Mentirosillos

En 1774 se publicó una recopilación de las cartas que Philip Dormer Stanhope, cuarto conde de Chesterfield, había ido escribiendo a su hijo. Stanhope, hombre de mundo, admirado por Voltaire y Swift, se encargó de sintetizar la sabiduría acumulada a lo largo de su vida en una serie de enseñanzas y consejos útiles. Las cartas son un legado esencial que su hijo, muy probablemente, no aprovechó, limitándose a trazar su propio camino cayendo en los baches habituales.

Si yo hubiera sido Lord Chesterton habría añadido una lección esencial: aprende a desconfiar de ti mismo porque mentimos como cosacos. Inadvertidamente, a nosotros y a los demás. De hecho es muy posible que hayamos desarrollado la capacidad de mentirnos a nosotros mismos para mentir más eficazmente a los demás. Porque mentimos, sobre todo, para proyectar una mejor imagen de nosotros mismos. Como somos animales sociales, ganar el respeto de la tribu –o al menos evitar su antipatía- era una cuestión de vida o muerte, y por eso la selección natural ha hecho que desarrollemos innumerables sesgos cognitivos y de memoria, de los que no somos conscientes. Eso explica que nuestra capacidad de razonar no haya evolucionado para encontrar la verdad, sino para buscar en tiempo real argumentos que nos permitan quedar bien, aunque sean falsos.

Fíjense en la memoria. La policía sabe perfectamente que si se inventa un inexistente coche rojo aparcado en la escena de un crimen, y lo menciona a un testigo, es muy posible que éste lo mencione en posteriores interrogatorios. Es más: es posible que ese coche fantástico acabe convirtiéndose en el episodio más vívido del incidente. Los enormes esfuerzos tecnológicos de la Tyrell Corporation para incrustarle recuerdos falsos a la replicante Rachel (oh, vamos, no me digan que no han visto Blade Runner) eran, en realidad, innecesarios: tras un par de charlas bien dirigidas, en las que se hubieran mencionado los recuerdos adecuados, ella habría acabado asimilándolos. Así que desconfíen de su memoria más allá de unos meses. No sigan pensando en ella como una foto fija que se va desdibujando y perdiendo calidad con el tiempo: es algo que extraemos, borramos, y reescribimos con los nuevos datos de que disponemos, y siempre a nuestra mayor gloria. Esa italiana que usted recuerda de un verano adolescente no estaba tan buena, no lo miró con lascivia y desde luego no se acostó con usted. Más vale asumirlo cuanto antes.

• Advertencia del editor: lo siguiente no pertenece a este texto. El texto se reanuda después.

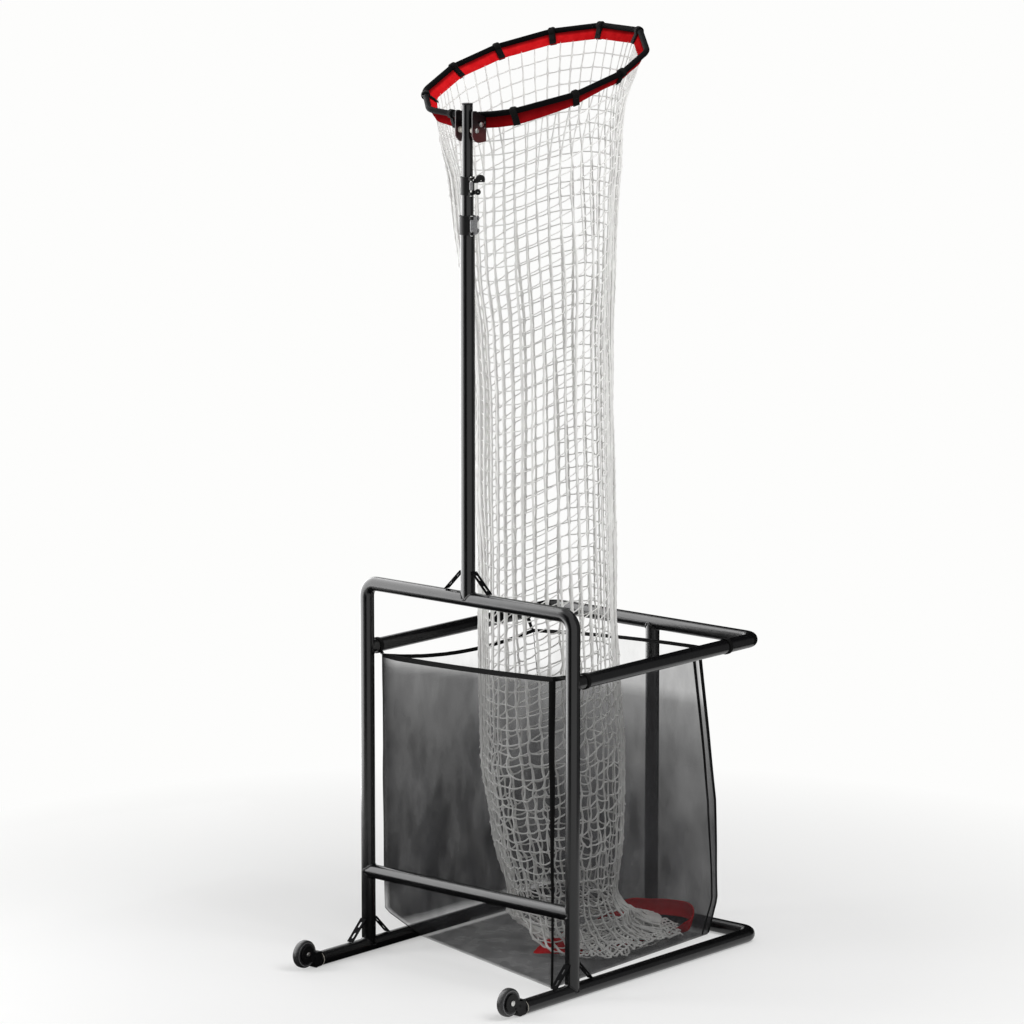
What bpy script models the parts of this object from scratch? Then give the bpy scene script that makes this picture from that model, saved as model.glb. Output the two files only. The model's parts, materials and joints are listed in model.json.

Pero no es solo la memoria: estamos atiborrados de sesgos. ¿Que no me creen? Un elegante experimento demostró que si hay dos sitios libres frente a dos pantallas en las que se proyecta la misma película, y uno es junto a un discapacitado, la gente tiende a elegir este último. Ahora bien, si las películas que se proyectan son distintas se suele evitar al discapacitado. ¿Por qué? Porque la diferente película le va a permitir racionalizar un rechazo íntimo: no me senté junto a él porque me apetecía más la otra. Es decir, si tenemos una buena racionalización a mano es más probable que afloren nuestros verdaderos impulsos, y que estos no sean muy bonitos. Ahí va otro experimento: si un tipo con bata da una charla, y se inventa que está demostrado que la genética y la cultura determinan el comportamiento de las personas (eliminando así el libre albedrío), aumentan exponencialmente las posibilidades de que los asistentes engañen en un experimento posterior (porque de repente disponen de una buena racionalización a mano: qué le voy a hacer, no soy un tramposo sino una víctima de la genética). Todo esto demuestra una vez más que no somos tanto racionales como racionalizadores, y si no que pregunten a los diputados del PSOE que, para conservar el empleo, votan el desmantelamiento del estado de derecho diciendo que es por parar a la ultraderecha.

En fin, volviendo a los consejos de Lord Chesterfield, incluiría que aprender a desconfiar de uno mismo, y activar rutinariamente un radar para la detección de sesgos -algunos seguirán pasando bajo él, pero interceptaremos muchos- es esencial para no ser un merluzo. No es fácil detectarlos en uno mismo, y aunque es más fácil observando a la gente cercana, renuncien a hacerlo con su pareja o acabarán durmiendo en la calle. Sigan disfrutando del verano.